Our daughter is a fighter. She was diagnosed with a rare, metabolic bone disease at the age of two. We fought to get her the best of medical care, leaving our state (which at the time had only one pediatric endocrinologist) and traveling to teaching hospitals across the nation. At the age of seven, she willingly joined a clinical trial knowing that it meant traveling regularly to Yale Medical Center for XLH, leaving her friends, school, and activities, being poked and prodded, and being asked to out herself as different than those around her. At the age of ten she testified in front of the FDA. When she was eleven the FDA approved this life-changing therapy, and she got to celebrate this win and know that she was part of it. At the age of twelve, she does not want to be known as different any more. And, in many ways, this therapy has made that possible. You can no longer look at her and know that she has a rare disease. She no longer has to sit down and take breaks because she is in chronic pain.

She has fought her fight, but now I will fight mine.

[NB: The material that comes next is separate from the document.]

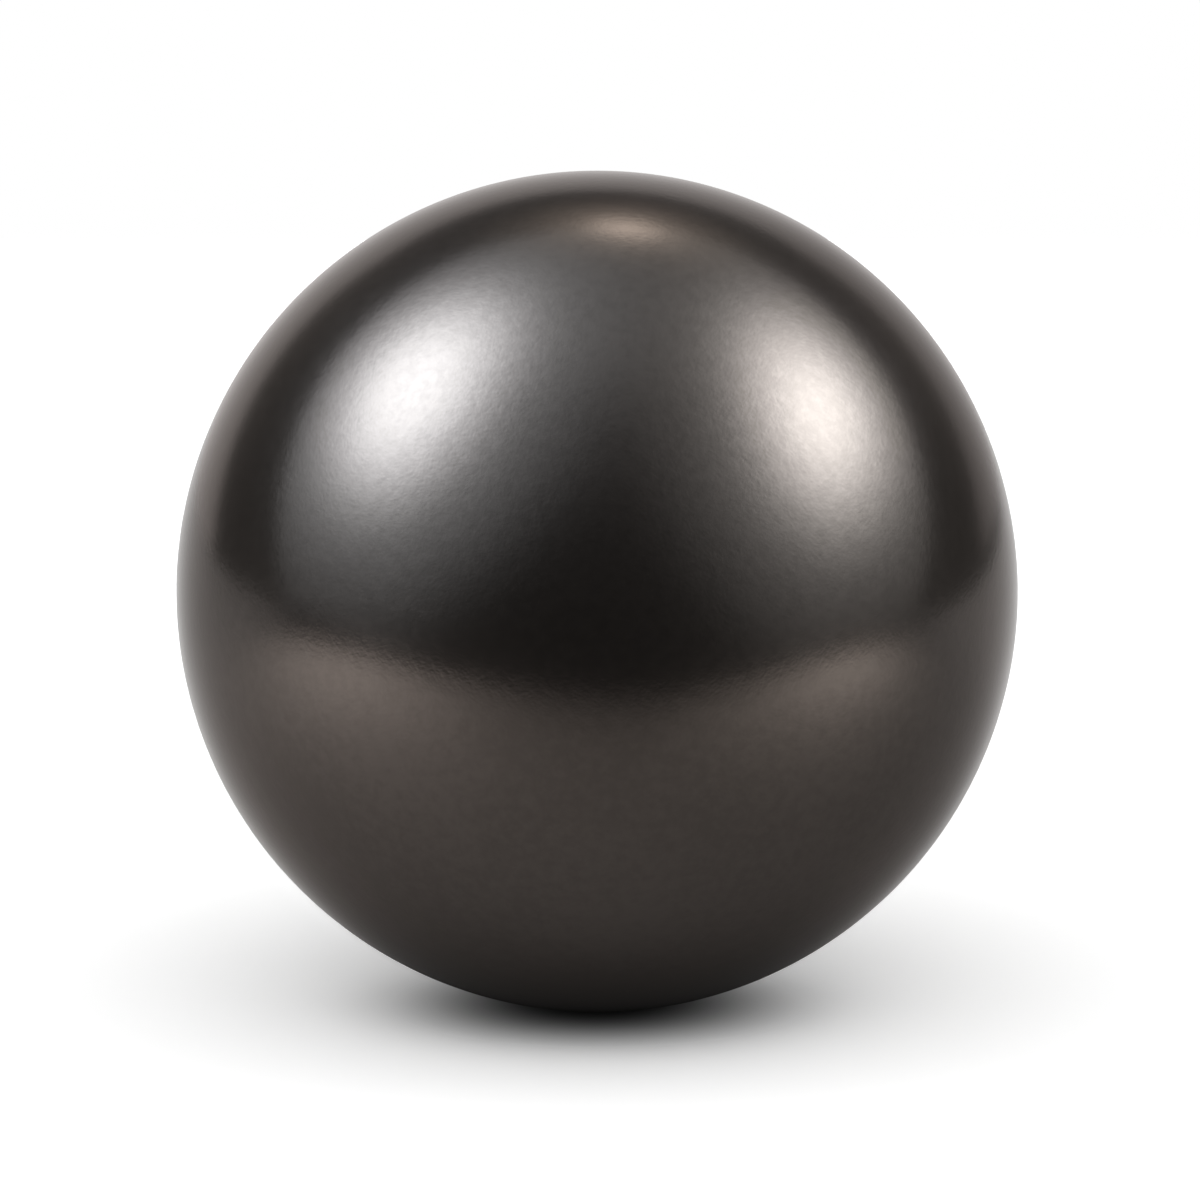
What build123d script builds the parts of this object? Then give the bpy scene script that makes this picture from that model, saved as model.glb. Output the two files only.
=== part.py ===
from build123d import *
import os

# A loose solid metal ball for bench and desk use, at its real size in millimetres.
# The real ball is one piece, ground and tumbled all over: a full sphere, with no bore,
# flat, seam, band or mark. The origin is its centre, with +Z up, and it touches what it
# rests on at the lowest point of the sphere.

# Driving dimension
BALL_DIAMETER = 25.4  # one inch, a stock size of loose steel balls

# Ball
with BuildPart() as ball:
    Sphere(radius=BALL_DIAMETER / 2)

ball.part.label = "ball"

os.makedirs("parts", exist_ok=True)
export_step(ball.part, "parts/ball.step")
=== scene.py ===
import math

import bmesh
import bpy
from mathutils import Matrix, Vector


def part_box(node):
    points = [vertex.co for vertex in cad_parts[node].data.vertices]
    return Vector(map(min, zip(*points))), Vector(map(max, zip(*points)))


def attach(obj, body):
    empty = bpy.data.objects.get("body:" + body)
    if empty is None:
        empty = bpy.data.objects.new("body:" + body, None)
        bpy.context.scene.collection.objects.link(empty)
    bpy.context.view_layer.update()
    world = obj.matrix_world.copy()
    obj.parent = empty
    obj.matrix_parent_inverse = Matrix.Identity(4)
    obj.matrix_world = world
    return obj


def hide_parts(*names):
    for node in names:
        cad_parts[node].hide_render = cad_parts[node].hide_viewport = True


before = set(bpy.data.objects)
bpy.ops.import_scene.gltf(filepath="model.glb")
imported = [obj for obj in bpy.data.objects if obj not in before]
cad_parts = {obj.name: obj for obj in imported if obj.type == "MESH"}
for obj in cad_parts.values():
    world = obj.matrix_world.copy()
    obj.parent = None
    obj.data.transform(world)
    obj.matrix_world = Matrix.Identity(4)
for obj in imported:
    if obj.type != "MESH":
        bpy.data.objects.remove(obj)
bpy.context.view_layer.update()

# Ball, in metres
BALL_LOW, BALL_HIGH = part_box("ball")
RADIUS = (BALL_HIGH.z - BALL_LOW.z) / 2
MILLIMETRE = 0.001
PATCH_CUTS = 96                 # faces along each edge of the six patches that make the ball
WELD_SHARE = 0.1                # patches are merged where corners are within this share of a face

# Camera, as the photograph was taken
LENS_MM = 100
SENSOR_MM = 36
CAMERA_ELEVATION = 11.3         # in degrees
CAMERA_DISTANCE = 0.1014        # from the ball's centre, in metres
CLIP_START = CAMERA_DISTANCE / 100
PHOTO_PIXELS = 1200
BALL_PIXEL = (597.1, 591.5)     # the ball's centre in the photograph

# Satin finish of the ball. Mottle and clouds together make the tone, which sets colour and roughness
STEEL_DARK = (0.0475, 0.0420, 0.0390)
STEEL_LIGHT = (0.0545, 0.0482, 0.0448)
EDGE_TINT = (0.72, 0.70, 0.69)  # how much of the full gloss the metal keeps at a grazing angle
ROUGHNESS_LOW = 0.19
ROUGHNESS_HIGH = 0.2
TONE_LOW = 0.35                 # tones below this one have the dark steel's colour
TONE_HIGH = 0.65                # and tones above this one the light steel's
MOTTLE_SHARE = 0.6
MOTTLE_SIZE_MM = 0.35
MOTTLE_ROUGH = 0.7
CLOUD_SHARE = 0.4
CLOUD_SIZE_MM = 5.0
CLOUD_DETAIL = 1.0

# Relief of the finish: an even grain, and fine lines left by brushing in four directions
GRAIN_SIZE_MM = 0.17
GRAIN_DEPTH_MM = 0.0026
GRAIN_ROUGH = 0.6
BRUSH_TURNS = ((0, 35, 10), (0, -25, 70), (40, 15, 130), (-30, 60, 45))  # degrees about x, y and z
BRUSH_LENGTH_MM = 1.4
BRUSH_WIDTH_MM = 0.075
BRUSH_DEPTH_MM = 0.00042
BRUSH_DETAIL = 0.0

WHITE = (1.0, 1.0, 1.0)

# Light on the table: a dome that is brighter towards the camera, and low light from both sides.
# Together they make a white surface that faces up render as white
DOME_LEVEL = 0.67
DOME_TILT = 0.7
SIDE_LEVEL = 4.28
SIDE_HEIGHT = 0.363             # sine of the elevation at which the low light has halved

# Table, in ball radii from the ball's centre
TABLE_HEIGHT = BALL_LOW.z / RADIUS
TABLE_FRONT = 4.86
TABLE_LEFT = 21.0
TABLE_RIGHT = 11.0
TABLE_PAINT = 0.95
TABLE_SHOWN = 1.42              # how much lighter the camera sees the table, so that it clips to white
PAINTED_SHADE_CENTRE = (0.0, -0.095)  # painted shade under the ball, darker than the dome's own shadow makes it
PAINTED_SHADE_SIZE = (0.41, 0.262)
PAINTED_SHADE_EDGE = 1.6
PAINTED_SHADE_DEPTH = 0.995

# Table as the ball mirrors it, with painted light: painted dimming towards the camera, a painted pool
# of light under each softbox and painted shade round the point where the ball stands
TABLE_PAINTED_FADE = (-2.57, 3.15)      # where the painted dimming starts and ends, towards the camera
# painted light levels of the mirrored table, far behind and near the camera
TABLE_PAINTED_LIGHT_REAR = 1.15
TABLE_PAINTED_LIGHT_NEAR = 0.02
LEFT_PAINTED_LIGHT_POOL = (3.53, 3.34, 3.2)
LEFT_PAINTED_LIGHT_POOL_CENTRE = (-4.76, -2.3)
LEFT_PAINTED_LIGHT_POOL_SIZE = (2.93, 1.95)
RIGHT_PAINTED_LIGHT_POOL = (3.57, 3.39, 3.2)
RIGHT_PAINTED_LIGHT_POOL_CENTRE = (4.77, -2.44)
RIGHT_PAINTED_LIGHT_POOL_SIZE = (2.57, 1.4)
# painted shade round the point where the ball stands, in the table as the ball mirrors it
MIRRORED_PAINTED_SHADE_CENTRE = (0.0, 0.0)
MIRRORED_PAINTED_SHADE_SIZE = (0.66, 0.576)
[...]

We are blessed to be a part of a vibrant medical advocacy organization, The XLH Network, Inc. We are thankful that the company, Ultragenyx, that manufactures her therapy is a patient-focused company, and that they have created a patient advocacy arm to assist families dealing with these difficulties. We are grateful that our daughter has the best medical care team in the world. We are lucky that my husband and I both have jobs that are flexible. I can take two hours out of my day each time we receive a rejection, a denial, a new obstacle. And we are educated about the disease, the therapy options, and the system; we have the cultural capital to play this game. But, here is the deal, many people do not have all of these resources. Many parents do not know that this therapy can alter their childrens’ lives. Many of them will not know that they need to or can fight an insurance system that is rigged against them.

I am getting tired of the fight, but I will continue, and I am thankful for those who support and sustain me along the way. I will fight for my daughter and for those who are not able to fight, who may not even realize that they need to do so. Our system is broken. It has not broken us, but it will break others. We need change.

Today I am going to sit at the track and watch my daughter run. And for that I am more thankful than you can possibly imagine.